US Ski Mountaineering National Championships (8,000 vertical feet) 
As is typical, the Jackson race started out as a stupid fast sprint, and it only took about 30 seconds of anaerobic effort to realize that I had better throttle back quick.  Even with a cautious starting pace, I buried myself right out of the gate, and never really recovered for the entire race.  The first climb is long and brutal, and I settled into about 20th place at the top of the initial steep groomer.  I maintained position on the cat track, just behind Jacksonite Zahan and Canadian Andrew.  The first run went smoothly, and I left the transition with Zahan.  The second climb was longer than expected, and I bumped up a position when Andrew had to stop due to skin failure.  I skied the second run recklessly fast, but still got pretty well smoked by Andrew.  The third climb was also longer than expected, but I didn't loose too much time, and managed to pass Z at the transition to the headwall boot pack.  After a short down, I settled back into the pain cave, trying to not loose too much time during the longish skin around the base of Corbets.  The second bootpack went well, and I transitioned with Andrew at the top of the tram.  The top to bottom run went well, and I transitioned for the final climb in relatively good spirits.  The final skin track was the crux of the whole race - steep, poorly established, and long.  I was able to fall back on years of experience following steep skin tracks in the backcountry, and quickly passed Andrew and Stevie, but was not able to reel in Teague from Colorado.  I stayed on my feet for the final run, and crossed the finish line at 3:09:48, in 18th place.  At the finish line, I was psyched to congratulate Leah, who easily took first place in the women's recreational division.  race results here.

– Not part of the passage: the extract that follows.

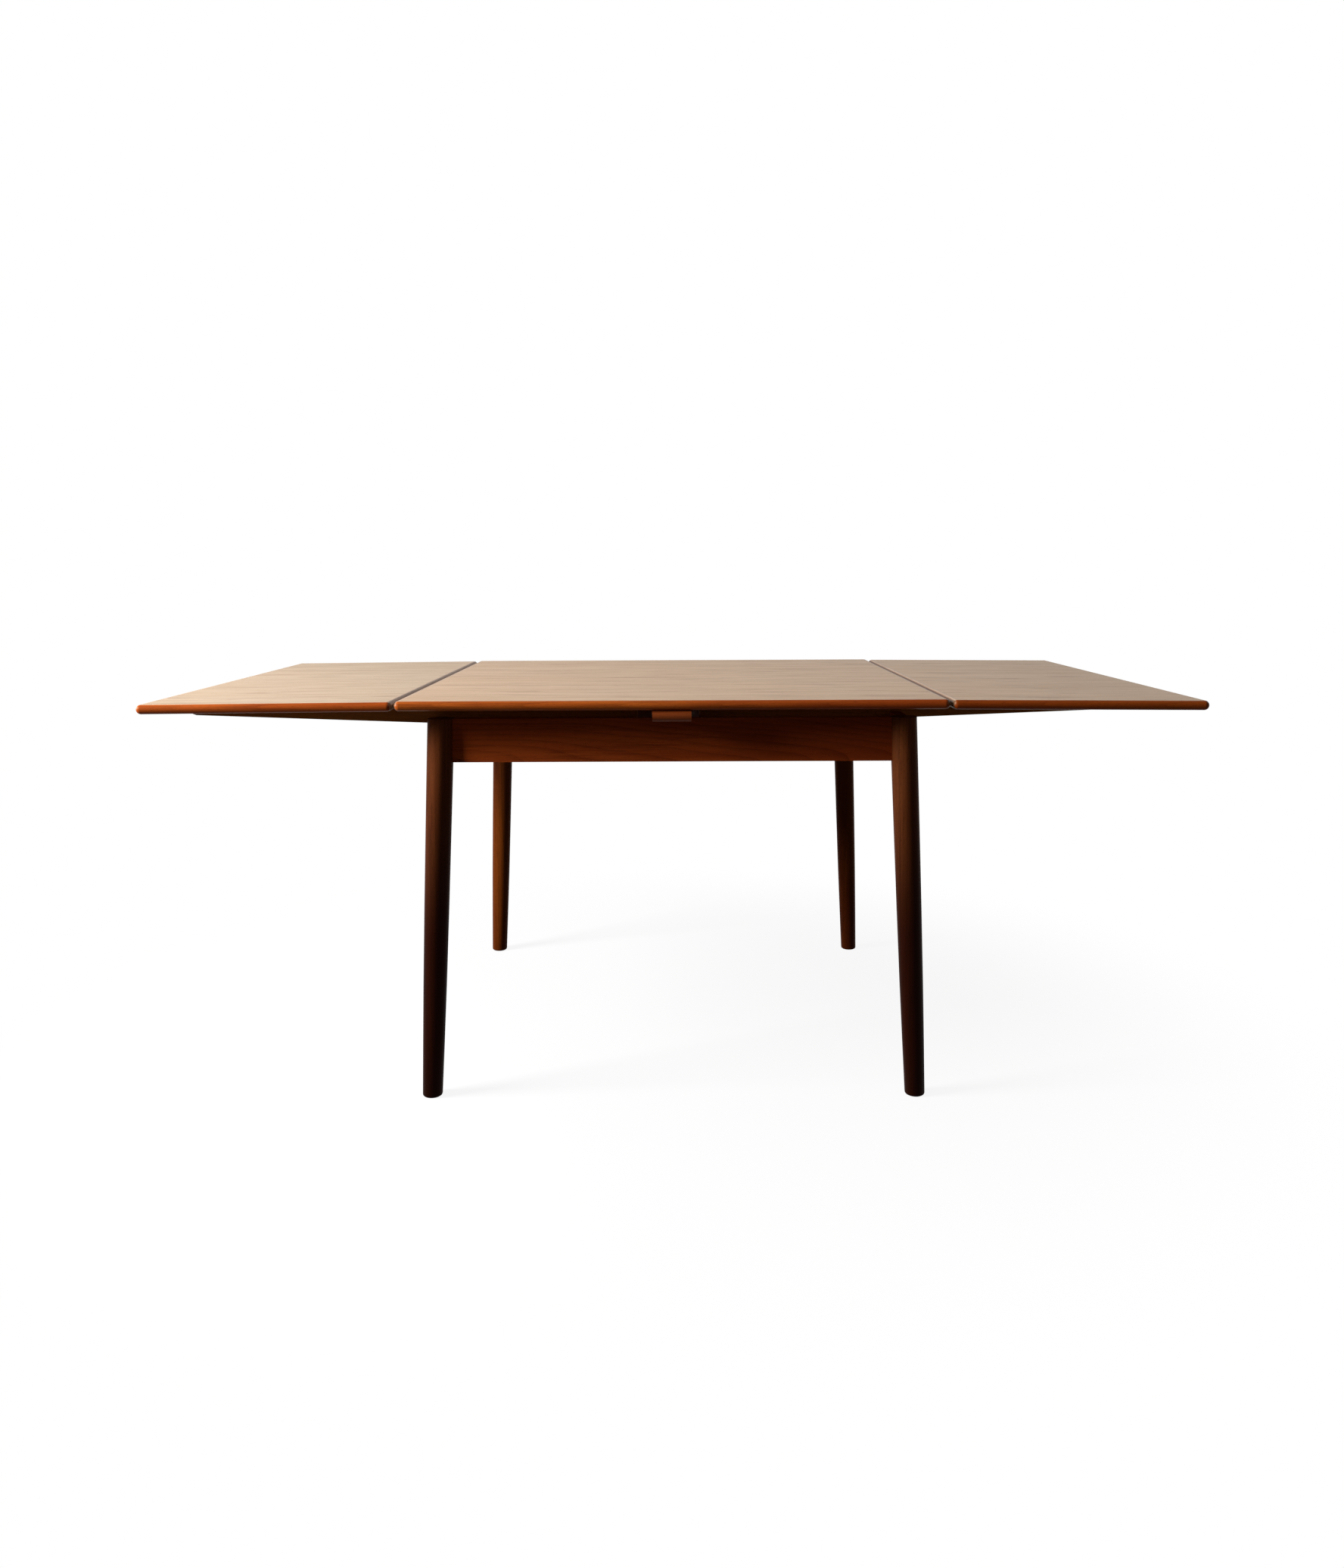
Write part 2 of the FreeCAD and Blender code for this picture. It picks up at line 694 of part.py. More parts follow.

The starting line - SPRINT!
Luke Nelson, national champion.  Nice work Luke!
Ripping skins while Andrew McNabb from Canada prepares
to crush me on the downhill at the top of JHMR.  Photo: Nate Brown
Nate Brown trying to squash the tetons at the top of JHMR.
Photo: Nate Brown

Trying not to loose my lunch at the end of the Jackson race.
Also, I made the OR race video, snowplowing like a madmen at 1:24.

Grand Targhee Ski Mountaineering Classic (5,000 vertical feet)
I showed up for Targhee feeling OK.  The first climb is relentless, punching up a steep groomer for over 1,000 vertical feet.  I am not terribly fast on steep skin tracks, and just hung on, trying to not loose too many positions before the first transition.  A freezing mist forced me to remove my glasses at the first transition, so the rest of the race was pretty blurry.  I jockeyed positions back and forth on the second climb, and lost several positions on the second ski down breakable crust on the back side of Mary's Nipple.  I didn't take the time to re-fuel before the last climb, and as a result was unable to reel in Nate, who remained a stubborn minute or so ahead the whole way.  Andrew caught up at the last transition and pretty well put me to shame on the final no-visibility downhill.  I crossed the finish line in 2:01, almost exactly 20 minutes behind Jason Dorais from Salt Lake City.
Three real cool guys on the podium at Targhee.  Nice work Jason!
Photo: Andy Dorais
First off, trash on the race course.  I'm no elitist, but racers were leaving GU packets and miscellaneous litter all over both courses.  Is that really necessary?  These races aren't that serious.  But I digress.  On a positive note, thanks to all the volunteers and race organizers at both resorts for putting on two amazing events.

There are a few constants with skimo racing, which held true this weekend:  1)  Everyone is VERY fast.  2)  The races hurt.  A lot.  3)  Each race is enjoyable and engaging.  I had two clean races, and I had a lot of fun.  Still, it is always interesting to look back on past races for ways to improve.

Things that went well:  No equipment failures, maintained a steady pace, especially at the end of the Jackson race, race gear worked well, mohair skins performed well, home made ski hook worked adequately, fueling during the race helped a lot, no crashes on the downhill.

Still, I was a little disappointed in my performance.  Being slightly sick didn't help.  And at the end of the day, my skiing focus remains on touring in the backcountry, yet I can't escape the desire to shave as much as 10 minutes off my total race times.  That means getting A LOT faster.  Hmmm.  Is that possible?  Realistic?  A goal worth pursuing?  I'm not sure.  At this point, I am not interested in investing significantly more training volume or money (for lighter gear).  So the obvious places to go for speed gains are racing more intelligently and training smarter.  So to those ends:

Racing smarter:  Bring more fuel and force it down.  Transition faster, especially skinning to skiing.  START SLOW and wait until mid way through the first climb to pass.  Buy a few more race-specific gear items like a light helmet and real race poles.

Training smarter:  Do more interval training, and incorporate interval training into regular skimo workouts.  Train for adverse skinning, both flat (work on a fast, efficient stride) and steep (develop arm muscles).